TLDR
- AMD shares advanced 7.7% Wednesday after analysts issued bullish reports on chipmaker’s outlook
- Bernstein lifted price target from $200 to $225 based on AI progress and server strength
- KeyBanc anticipates Q4 earnings beat with Turin server CPUs potentially exhausted for 2026
- Epyc processor sales could jump 30% in 2026 according to analyst projections
- OpenAI partnership set to contribute AI revenue beginning in second half of year
AMD stock rose 7.7% Wednesday to close at $249.76 following positive analyst commentary. Two Wall Street firms highlighted the chipmaker’s server business strength ahead of its Feb. 3 earnings announcement.
Advanced Micro Devices, Inc., AMD
Stacy Rasgon at Bernstein increased his price target to $225 from $200. His Market Perform rating remained unchanged.
Rasgon noted progress in AMD’s artificial intelligence business. OpenAI stands as the only major customer publicly confirmed for AMD’s Helios chip line.
The analyst sees the OpenAI ramp starting later in 2026. This timing reduces short-term pressure on AMD’s AI performance.
Core server operations should benefit from data center strength and market share growth. These tailwinds could support the stock while AI business develops.
AMD’s valuation sits at 35 times forward earnings. The multiple exceeds Nvidia by 10 turns, reflecting investor optimism about AI prospects.
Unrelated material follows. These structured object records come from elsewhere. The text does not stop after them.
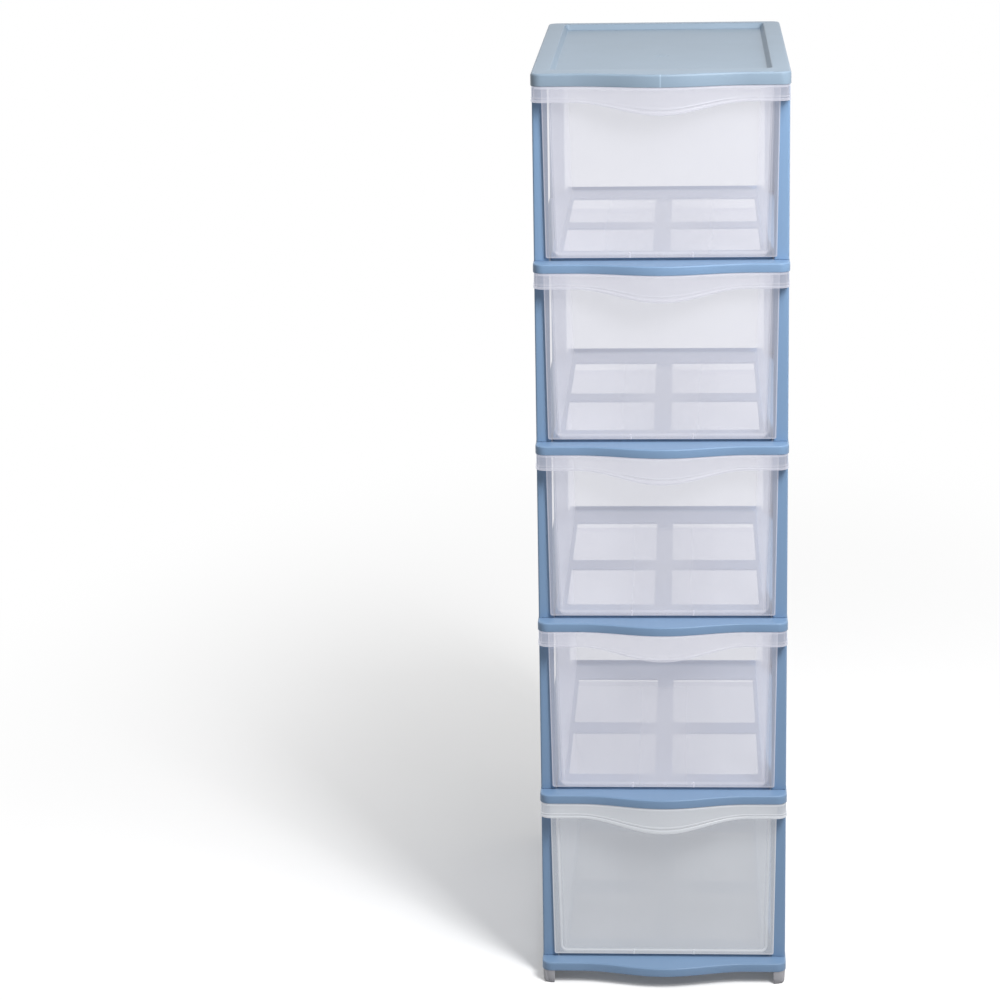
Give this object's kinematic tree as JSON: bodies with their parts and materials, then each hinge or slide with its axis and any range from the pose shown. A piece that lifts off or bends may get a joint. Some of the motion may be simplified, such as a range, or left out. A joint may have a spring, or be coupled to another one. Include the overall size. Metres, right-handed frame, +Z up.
{
  "type": "plastic drawer tower",
  "caption": "Slim free-standing tower of translucent plastic drawers that slide on open blue shelves held apart by corner posts.",
  "frame": {"origin": "centre of the bounding box in plan, on the surface that the feet stand on", "axes": "+Z up the tower, +X to the right seen from the front, the drawers pull out towards -Y"},
  "size_m": [0.22, 0.401, 0.823],
  "materials": {
    "frame_plastic": "moulded light blue plastic, fine satin grain",
    "drawer_plastic": "translucent milky plastic, smooth",
    "foot_plastic": "moulded grey plastic"
  },
  "bodies": {
    "frame": {"top_cover": "frame_plastic", "shelf_1": "frame_plastic", "shelf_2": "frame_plastic", "shelf_3": "frame_plastic", "shelf_4": "frame_plastic", "shelf_5": "frame_plastic", "post_1_front_left": "frame_plastic", "post_1_front_right": "frame_plastic", "post_1_rear_left": "frame_plastic", "post_1_rear_right": "frame_plastic", "post_2_front_left": "frame_plastic", "post_2_front_right": "frame_plastic", "post_2_rear_left": "frame_plastic", "post_2_rear_right": "frame_plastic", "post_3_front_left": "frame_plastic", "post_3_front_right": "frame_plastic", "post_3_rear_left": "frame_plastic", "post_3_rear_right": "frame_plastic", "post_4_front_left": "frame_plastic", "post_4_front_right": "frame_plastic", "post_4_rear_left": "frame_plastic", "post_4_rear_right": "frame_plastic", "post_5_front_left": "frame_plastic", "post_5_front_right": "frame_plastic", "post_5_rear_left": "frame_plastic", "post_5_rear_right": "frame_plastic", "foot_front_left": "foot_plastic", "foot_front_right": "foot_plastic", "foot_rear_left": "foot_plastic", "foot_rear_right": "foot_plastic"},
    "drawer_1": {"drawer_1": "drawer_plastic"},
    "drawer_2": {"drawer_2": "drawer_plastic"},
    "drawer_3": {"drawer_3": "drawer_plastic"},
    "drawer_4": {"drawer_4": "drawer_plastic"},
    "drawer_5": {"drawer_5": "drawer_plastic"}
  },
  "joints": [
    {"name": "drawer_1_slide", "type": "slide", "parent": "frame", "child": "drawer_1", "axis": [0, -1, 0], "range_m": [0, 0.3]},
    {"name": "drawer_2_slide", "type": "slide", "parent": "frame", "child": "drawer_2", "axis": [0, -1, 0], "range_m": [0, 0.3]},
    {"name": "drawer_3_slide", "type": "slide", "parent": "frame", "child": "drawer_3", "axis": [0, -1, 0], "range_m": [0, 0.3]},
    {"name": "drawer_4_slide", "type": "slide", "parent": "frame", "child": "drawer_4", "axis": [0, -1, 0], "range_m": [0, 0.3]},
    {"name": "drawer_5_slide", "type": "slide", "parent": "frame", "child": "drawer_5", "axis": [0, -1, 0], "range_m": [0, 0.3]}
  ]
}
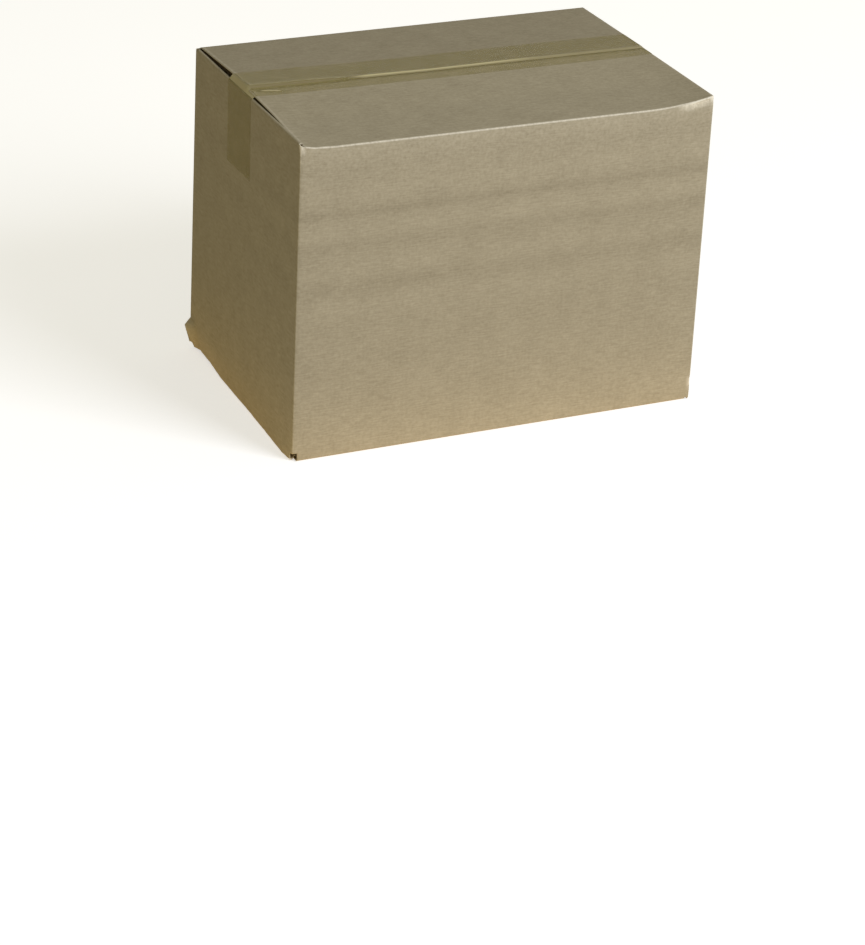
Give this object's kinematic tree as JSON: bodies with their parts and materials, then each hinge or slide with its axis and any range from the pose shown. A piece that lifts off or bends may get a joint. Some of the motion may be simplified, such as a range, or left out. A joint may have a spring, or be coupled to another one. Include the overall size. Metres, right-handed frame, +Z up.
{
  "type": "closed cardboard box",
  "caption": "Closed corrugated cardboard box: a slotted carton with overlapping flaps, taped shut along its top and bottom seams.",
  "frame": {"origin": "middle of the base, on the surface that the box stands on", "axes": "+X along the length, to the right as seen from the front; the front long wall faces -Y; +Z up"},
  "size_m": [0.3567, 0.23, 0.2678],
  "materials": {
    "corrugated_board": "matte brown kraft board",
    "packing_tape": "glossy translucent tan film"
  },
  "bodies": {
    "root": {"carton": "corrugated_board", "top_tape": "packing_tape", "bottom_tape": "packing_tape"}
  },
  "joints": []
}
Data Center Supply Running Tight
John Vinh at KeyBanc expects AMD to top Wall Street estimates for the fourth quarter. His confidence stems from robust Turin CPU demand in data centers.
Vinh believes AMD may have already sold its complete 2026 server processor inventory. Limited supply could allow the company to raise prices by 15%.
Cloud computing providers are competing for chip allocations. The competitive environment gives AMD pricing leverage it hasn’t enjoyed recently.
Investor skepticism remains about AMD’s GPU competitiveness versus Nvidia. Vinh anticipates management will address these doubts during the earnings call.
Customer win announcements and production schedules could reduce concerns. The market seeks evidence of AMD gaining traction in AI GPU deployments.
Growth Projections Climb
Rasgon forecasts 30% sales growth for AMD’s Epyc processor family in 2026. The server chips represent AMD’s flagship data center product.
The OpenAI partnership should start generating AI chip revenue this year. Rasgon expects these sales to materialize in the second half.
AMD delivered 32% revenue growth in the trailing twelve months. Analysts model similar expansion rates for the current year.
Earnings Catalyst Approaching
Fourth-quarter results arrive on Feb. 3. Investors will parse management comments on server demand trends and AI customer pipeline.
AMD appointed KC McClure to its board recently. McClure served as CFO and senior advisor at Accenture before joining.
Riot Platforms finalized a ten-year data center services deal with AMD. The Texas facility agreement starts with 25 MW of infrastructure with room to scale to 200 MW from January 2026.
Wells Fargo maintains its Overweight stance with a $345 target price. The firm emphasizes AI opportunity as a primary investment thesis.
Goldman Sachs favors Broadcom and Nvidia in the compute space. The bank pointed to their AI capital expenditure positioning and networking advances.
AMD’s price target range from Wall Street analysts spans from $210 to $380. The stock trades near the midpoint of that range.
Bernstein’s updated target of $225 sits below the current trading price. The firm acknowledges AI potential while maintaining a cautious stance on valuation.